Scalability and Physical AI
Nowhere was the robotics shift more apparent than in the panel, “Productionizing AI in Robotic Systems.” Bringing together executive and technical minds from Globant, Path Robotics, Universal Robots, and PickNik Robotics, the discussion laid out a tactical blueprint for the enterprise. It explored how companies are moving past proofs-of-concept to deploy intelligent, adaptable robotic fleets that serve as the scalable backbone of modern business operations.
During Globant’s intervention, Diego Brihuega zeroed in on a core theme that resonated deeply with the audience: Physical AI and Scalability.
The industry frequently hypes the imminent arrival of a “general-purpose” robotic AI — one model that can handle any task in any environment. The reality in production is more grounded, and more instructive: the systems delivering real enterprise value today are highly specialized expert models, built and optimized for a defined task in a defined environment.
AI is the ultimate enabler that allows enterprises to integrate robots seamlessly into diverse workflows and operational ecosystems. By capturing and utilizing real-time data, robots become increasingly reliable, shifting from isolated automation tools to the very backbone of enterprise operations.

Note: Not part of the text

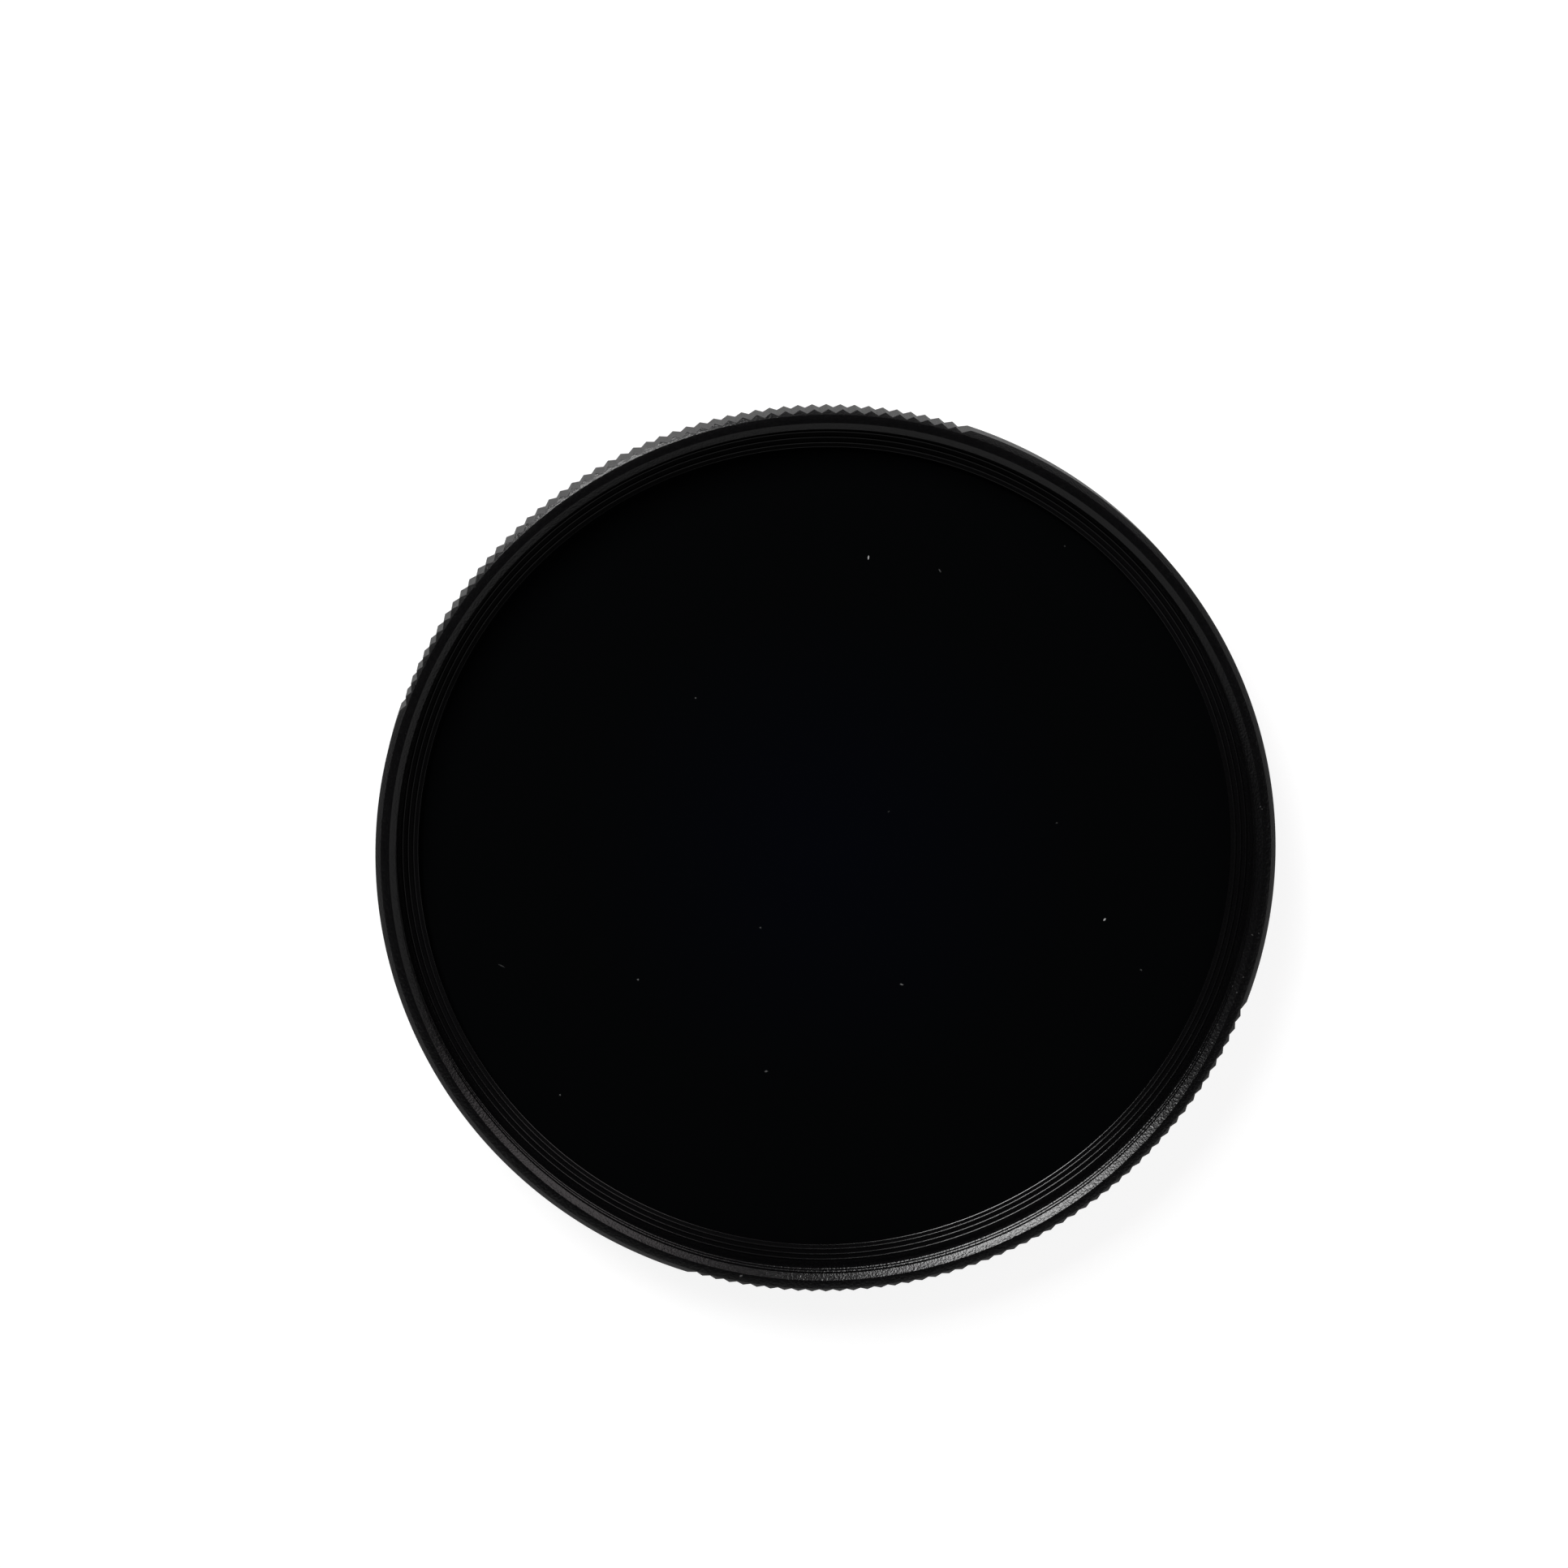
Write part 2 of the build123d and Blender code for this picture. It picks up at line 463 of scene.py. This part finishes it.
# %% Cut the front thread and the rear thread
FLANK_SLOPE = math.tan(math.radians(30))
ROOT_FLAT = PITCH / 8
OVERCUT = 0.05 * MM
# The front groove starts this far above the lip's face.
FRONT_START = 0.35 * MM
FRONT_TURNS = 3
FRONT_END_COLUMNS = 96
# The rear groove stays this far outside its relief, and ends this far below the shoulder.
REAR_ROOT_STEP = 0.04 * MM
REAR_END_DEPTH = 0.38 * MM
REAR_TURNS = 3
REAR_END_COLUMNS = 0


def cut_thread(ring, name, mouth_radius, root_radius, first_height, turns, end_columns):
    """Cuts a thread into the ring: a helical groove with flanks 60 degrees apart."""
    mouth_width = ROOT_FLAT + 2 * abs(root_radius - mouth_radius) * FLANK_SLOPE
    mouth = (mouth_radius, mouth_width)
    root = (root_radius, ROOT_FLAT)
    cut(ring, wind_bar(name, mouth, root, first_height, turns, end_columns))
    print(name, "taken out, the ring has", len(ring.data.polygons), "faces")


cut_thread(
    filter_ring,
    "front_thread_bar",
    mouth_radius=crest_radius - OVERCUT,
    root_radius=THREAD_RADIUS,
    first_height=lip_face + FRONT_START,
    turns=FRONT_TURNS,
    end_columns=FRONT_END_COLUMNS,
)
cut_thread(
    filter_ring,
    "rear_thread_bar",
    mouth_radius=screw_radius + OVERCUT,
    root_radius=SCREW_RELIEF_RADIUS + REAR_ROOT_STEP,
    first_height=shoulder_height - REAR_END_DEPTH - REAR_TURNS * PITCH,
    turns=REAR_TURNS,
    end_columns=REAR_END_COLUMNS,
)

# %% [markdown]
# The retaining ring
#
# Behind the glass a thin ring is screwed in from the rear and holds the disc against the lip.
# It has two slots in its rear face for the pins of a lens wrench. It is turned like the filter
# ring, and each slot is taken out with a small block.

# %% Turn and slot the retaining ring
RING_INNER_CHAMFER = 0.25 * MM
RING_WIDTH = 1.0 * MM
SLOT_WIDTH = 1.6 * MM
SLOT_DEPTH = 0.45 * MM

ring_outer = ring_high.y
ring_inner = ring_outer - RING_WIDTH
retaining_ring = turn_ring(
    "glass_retaining_ring",
    [
        corner(ring_inner + RING_INNER_CHAMFER, ring_low.z, EDGE_BREAK),
        corner(ring_outer, ring_low.z, EDGE_BREAK),
        corner(ring_outer, ring_high.z),
        corner(ring_inner, ring_high.z),
        corner(ring_inner, ring_low.z + RING_INNER_CHAMFER),
    ],
)
for side in (1, -1):
    middle = side * (ring_inner + ring_outer) / 2
    bpy.ops.object.select_all(action="DESELECT")
    bpy.ops.mesh.primitive_cube_add(size=1, location=(0, middle, ring_low.z))
    block = bpy.context.object
    block.scale = (SLOT_WIDTH, 2 * RING_WIDTH, 2 * SLOT_DEPTH)
    bpy.ops.object.transform_apply(location=True, rotation=True, scale=True)
    cut(retaining_ring, block)
print("the slotted retaining ring has", len(retaining_ring.data.polygons), "faces")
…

Technical Debt is the Real Risk
Moving fast in robotics is tempting. Deploying an AI model on existing hardware, integrating it with whatever architecture is already running, and shipping before the next planning cycle — this is how a lot of enterprise robotics projects start.

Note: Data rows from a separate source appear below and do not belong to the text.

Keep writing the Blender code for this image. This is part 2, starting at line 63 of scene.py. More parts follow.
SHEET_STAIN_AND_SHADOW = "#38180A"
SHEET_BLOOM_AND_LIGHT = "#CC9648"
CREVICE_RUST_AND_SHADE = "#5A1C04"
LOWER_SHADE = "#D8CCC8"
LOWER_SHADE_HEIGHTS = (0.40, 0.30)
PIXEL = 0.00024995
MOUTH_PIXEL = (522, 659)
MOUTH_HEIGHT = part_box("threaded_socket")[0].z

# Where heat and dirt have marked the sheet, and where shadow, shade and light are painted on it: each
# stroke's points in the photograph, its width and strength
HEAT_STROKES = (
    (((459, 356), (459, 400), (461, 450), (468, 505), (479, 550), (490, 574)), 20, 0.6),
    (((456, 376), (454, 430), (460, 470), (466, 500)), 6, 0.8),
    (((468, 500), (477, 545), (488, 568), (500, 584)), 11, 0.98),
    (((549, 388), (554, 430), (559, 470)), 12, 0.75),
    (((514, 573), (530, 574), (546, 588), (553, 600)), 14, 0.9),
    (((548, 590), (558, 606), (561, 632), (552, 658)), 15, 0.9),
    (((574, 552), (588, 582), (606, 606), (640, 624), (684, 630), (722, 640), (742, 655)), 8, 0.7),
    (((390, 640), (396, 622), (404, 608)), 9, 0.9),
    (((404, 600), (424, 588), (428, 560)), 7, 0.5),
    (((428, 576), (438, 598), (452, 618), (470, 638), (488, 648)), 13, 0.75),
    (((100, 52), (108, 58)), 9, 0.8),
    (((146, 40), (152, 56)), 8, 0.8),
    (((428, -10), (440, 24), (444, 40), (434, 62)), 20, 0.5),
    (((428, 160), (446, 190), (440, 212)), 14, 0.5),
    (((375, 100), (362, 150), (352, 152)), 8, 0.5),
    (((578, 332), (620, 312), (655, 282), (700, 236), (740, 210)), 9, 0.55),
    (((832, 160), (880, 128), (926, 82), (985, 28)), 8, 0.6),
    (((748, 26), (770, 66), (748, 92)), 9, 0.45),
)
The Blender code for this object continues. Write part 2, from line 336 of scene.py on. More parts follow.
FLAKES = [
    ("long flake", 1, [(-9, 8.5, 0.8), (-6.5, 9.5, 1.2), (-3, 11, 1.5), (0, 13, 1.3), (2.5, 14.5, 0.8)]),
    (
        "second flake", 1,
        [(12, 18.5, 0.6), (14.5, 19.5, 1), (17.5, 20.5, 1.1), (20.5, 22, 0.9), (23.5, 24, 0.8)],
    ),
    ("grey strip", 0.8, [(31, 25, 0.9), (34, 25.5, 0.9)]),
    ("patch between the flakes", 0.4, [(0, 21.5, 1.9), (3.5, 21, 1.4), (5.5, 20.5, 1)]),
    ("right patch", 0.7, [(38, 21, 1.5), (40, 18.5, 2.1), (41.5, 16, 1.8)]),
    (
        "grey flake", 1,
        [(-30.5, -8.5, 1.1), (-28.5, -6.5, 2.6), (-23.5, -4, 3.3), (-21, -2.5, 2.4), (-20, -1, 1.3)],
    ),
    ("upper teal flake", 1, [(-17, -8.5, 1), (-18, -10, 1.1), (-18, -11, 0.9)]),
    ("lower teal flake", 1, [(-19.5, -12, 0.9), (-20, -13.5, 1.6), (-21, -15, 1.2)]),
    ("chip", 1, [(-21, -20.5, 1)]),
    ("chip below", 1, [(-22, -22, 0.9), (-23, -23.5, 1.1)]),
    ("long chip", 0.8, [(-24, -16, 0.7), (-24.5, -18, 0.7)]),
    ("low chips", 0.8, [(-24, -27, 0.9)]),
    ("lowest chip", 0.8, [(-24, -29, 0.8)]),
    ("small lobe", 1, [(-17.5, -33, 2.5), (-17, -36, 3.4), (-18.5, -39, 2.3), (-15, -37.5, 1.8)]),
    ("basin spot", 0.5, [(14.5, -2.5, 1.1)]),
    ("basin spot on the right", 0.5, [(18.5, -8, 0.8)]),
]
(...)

The problem surfaces 18 months later. Legacy hardware frameworks without clean software abstractions make fleet management nearly impossible at scale. Monolithic codebases mean that updating one robot’s behavior requires touching everything. Models deployed without proper monitoring drift silently until they fail visibly.

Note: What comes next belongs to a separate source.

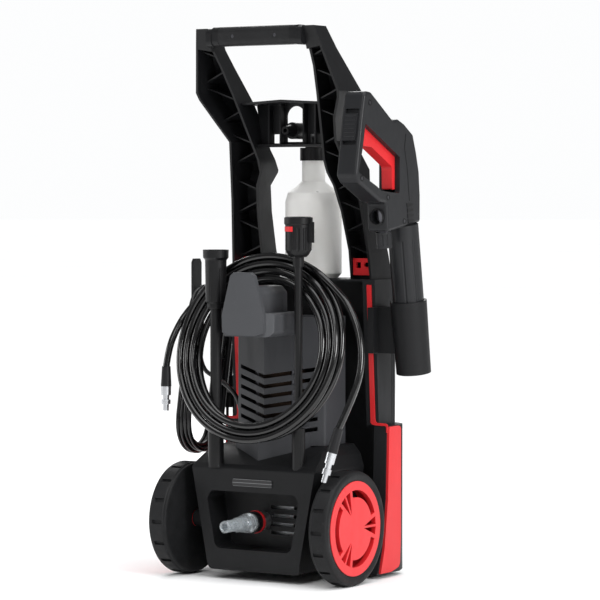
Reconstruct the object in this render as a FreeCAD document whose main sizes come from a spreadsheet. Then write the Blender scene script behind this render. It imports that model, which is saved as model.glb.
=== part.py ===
"""Upright electric pressure washer with gun, two lances, detergent bottle, hose and mains lead.

Every sub-part is drawn with Y measured from the wheel axle. Its placement then moves it by axle_y, so
that the origin of the part is on the floor below the middle of the machine.
+X is the side that carries the gun, -Y is the rear with the wheels, +Z is up, in millimetres.
"""
import FreeCAD, Part
import math
import os
import Sketcher

VEC = FreeCAD.Vector
doc = FreeCAD.newDocument("PressureWasher")
sheet = doc.addObject("Spreadsheet::Sheet", "Dims")

DIMENSIONS = {
    "axle_y": -52.0,
    "wall": 3.0,
    "fit_gap": 0.5,
    "wheel_radius": 86.5,
    "wheel_inner_x": 128.0,
    "wheel_width": 32.7,
    "hub_radius": 71.3,
    "axle_radius": 6.0,
    "running_gap": 0.05,
    "shell_half": 133.0,
    "skirt_half": 146.5,
    "trim_thick": 4.0,
    "skirt_top": 232.0,
    "deck_top": 456.0,
    "shell_front": 191.0,
    "corner_round": 42.0,
    "lip_width": 22.0,
    "base_rear": -38.0,
    "base_top_half": 111.0,
    "base_foot_half": 82.0,
    "base_top": 204.0,
    "base_floor": 14.0,
    "recess_back": 8.0,
    "cover_half": 80.0,
    "cover_crease": -6.0,
    "cover_side_rear": 42.0,
    "cover_top": 400.0,
    "louvre_pitch": 15.2,
    "louvre_height": 6.0,
    "motor_y": 60.0,
    "stator_radius": 46.0,
    "rotor_radius": 25.0,
    "shaft_radius": 6.0,
    "handle_top": 840.0,
    "bar_height": 30.0,
    "bar_rear": -37.0,
    "arm_skin": 4.0,
    "brace_low": 659.0,
    "brace_high": 727.0,
    "brace_rear": 40.0,
    "brace_front": 88.0,
    "bottle_y": 135.0,
    "bottle_radius": 44.0,
    "neck_radius": 18.0,
    "nozzle_z": 684.0,
    "nozzle_radius": 13.0,
    "gun_x": 185.0,
    "gun_axis_y": 112.0,
    "gun_axis_z": 424.0,
    "gun_lean": 8.5,
    "gun_half": 18.0,
    "barrel_radius": 23.6,
    "lance_x": 75.0,
    "spray_lance_y": -26.0,
    "spray_tube_radius": 6.0,
    "turbo_lance_x": -70.0,
    "turbo_lance_y": -33.0,
    "turbo_tube_radius": 8.5,
    "holder_floor": 170.0,
    "holder_top": 235.0,
    "hook_half": 47.0,
    "hook_rear": -60.0,
    "inlet_x": -10.0,
    "inlet_z": 88.0,
    "hose_radius": 5.25,
    "coil_outer": 156.0,
    "coil_inner": 106.0,
    "coil_depth": 22.0,
    "coil_x": 8.0,
    "coil_z": 350.0,
    "coil_tilt": 14.0,
    "cord_radius": 3.4,
    "hank_x": -178.0,
    "hank_thick": 28.0,
}


class Dim(float):
    """A number that remembers the spreadsheet expression it was worked out from."""

    def __new__(cls, value, text):
        dim = float.__new__(cls, value)
        dim.text = text
        return dim

    def __add__(self, other):
        return combine(self, "+", other, float(self) + float(other))

    def __radd__(self, other):
        return combine(other, "+", self, float(other) + float(self))

    def __sub__(self, other):
        return combine(self, "-", other, float(self) - float(other))

    def __rsub__(self, other):
        return combine(other, "-", self, float(other) - float(self))

    def __mul__(self, other):
        return combine(self, "*", other, float(self) * float(other))

    def __rmul__(self, other):
        return combine(other, "*", self, float(other) * float(self))

    def __truediv__(self, other):
        return combine(self, "/", other, float(self) / float(other))

    def __neg__(self):
        return combine(0.0, "-", self, -float(self))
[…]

Physical AI at scale requires modular software architecture from the start: clean interfaces between the perception layer, the planning layer, and the execution layer; telemetry infrastructure that captures behavioral signals continuously; and OTA update pipelines that allow models and firmware to evolve independently without downtime.

AI Pods: Globant’s Engine for Enterprise-Ready Execution
Deploying a robot successfully is one problem. Keeping a fleet of robots running reliably — across shifts, facilities, and software generations — is a different discipline entirely, and it’s where most enterprise robotics programs underinvest.
As the market matures, the organizations best positioned for 2028 and beyond won’t necessarily be those with the most advanced robots. They’ll be those that built the best operational intelligence around their fleets — and the engineering teams capable of improving those systems continuously.
At Globant, we work through specialized multidisciplinary teams that embed engineering, AI, and simulation expertise directly into client programs.
Through this flexible model, Globant delivers four core pillars:
- Simulation-First Robotics: Powered by digital twins and NVIDIA Omniverse.
- AI + Edge Intelligence: For real-time, low-latency robotic decision-making on the fly.
- RobOps & Fleet Orchestration: To manage and scale complex, multi-vendor robotics ecosystems.
- Intelligent Automation: Improving overall operational efficiency, resilience, and adaptability.
Hype vs. Reality: The Road to 2028
Physical AI is no longer a future-state investment. It’s an operational question enterprises are answering right now — in warehouses, on factory floors, in hospitals, and across logistics networks.
The practical guidance is simple, even if the execution isn’t: don’t try to deploy AI across your entire fleet simultaneously. Identify one high-value, well-defined use case. Invest in your data infrastructure at the edge before you scale your models. Build software architecture you can evolve — not one you’ll have to replace. And treat the operational layer with the same rigor you give to the AI layer itself.
The robots that will define the next decade are already being deployed. The question is whether the software and operational intelligence surrounding them will be ready to grow with them.